When Kadurin foils an assassination attempt, the shticky pack of fedora wearing villains fall back on an improvised plan B: kidnapping the granddaughter. Since the two airheaded kids are weirdly competent at avoiding detection, it leads to much certainty regarding her status and safety. Fearing the worst, Kadurin and Secret Service Agent Kate Desmond to find and secure the wayward granddaughter before their bosses know she is missing.

Nevsky might be well-connected in Russia (he also represents the country in the Hollywood Foreign Press Association), but his films just are not catching on anywhere else. To be fair, Showdown in Manila is not terrible, but Black Rose was just a lifeless mess. He is not totally unlikable on-screen, but comedy is clearly a challenge for him. That is a real problem, because the jokes and gags are much higher in Impact’s mix than it was for his prior films.

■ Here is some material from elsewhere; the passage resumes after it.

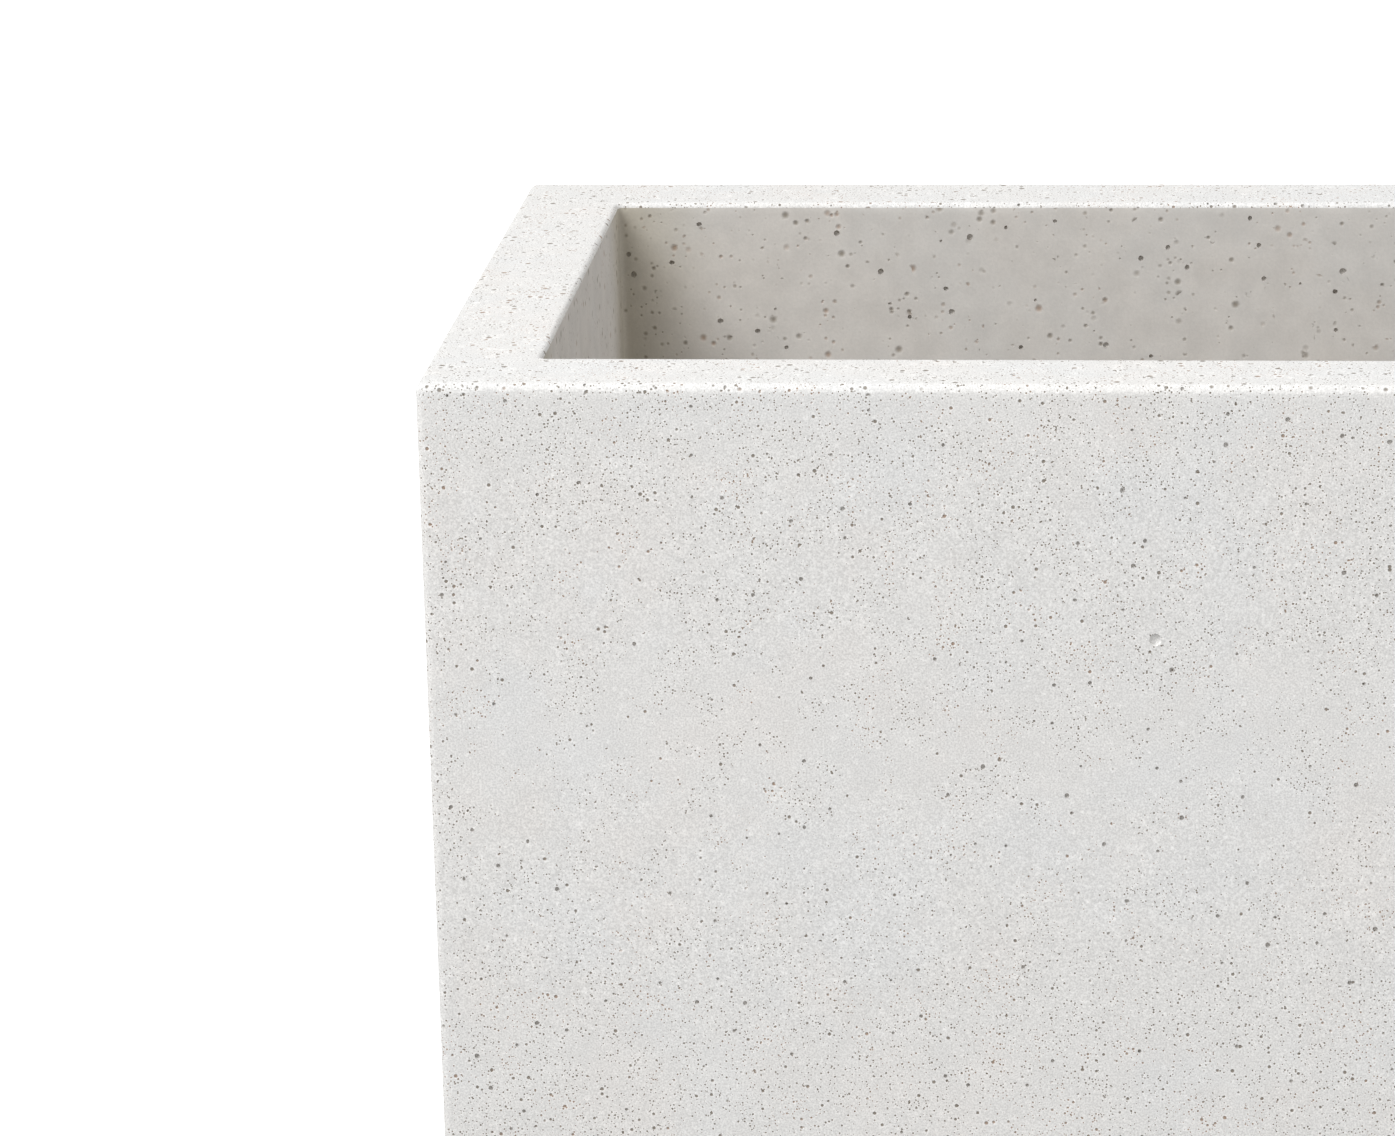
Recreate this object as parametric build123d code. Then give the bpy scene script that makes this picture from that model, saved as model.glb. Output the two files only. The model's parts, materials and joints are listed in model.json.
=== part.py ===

Kelly Hu gets to do a lot of kick-boxing to the extent of almost eclipsing Nevsky as the film’s primary action lead. On the other hand, she has to suffer the indignity of a bleach blond bowl-cut disguise. However, that is nothing compared to humiliating shtick forced on Mark Dacascos, playing Tony Lin, a former Z-list TV star now fronting the gang of mercenaries. However, there is plenty of additional embarrassment to go around, including Tom Arnold playing a senior Secret Service agent obsessed with his prostate and Bai Ling as Scanlon, the over-sexed Under-Secretary for Security. Only Eric Roberts seems to glide through unfazed as Sec. Jacobs.

Take it from someone who appreciates a scrappy B-movie: this is just a bad film. It is more like an employment project for Nevsky’s contacts than something anyone should actually watch. As a cinematographer, Bartkowiak shot classics like The Verdict and Prizzi’s Honor, but his work as a director has been less auspicious. Yet, in this case, most of the creative decisions were most likely out of his control. Not recommended, Maximum Impact opens somewhere today (9/28) and hits VOD next Tuesday (10/2).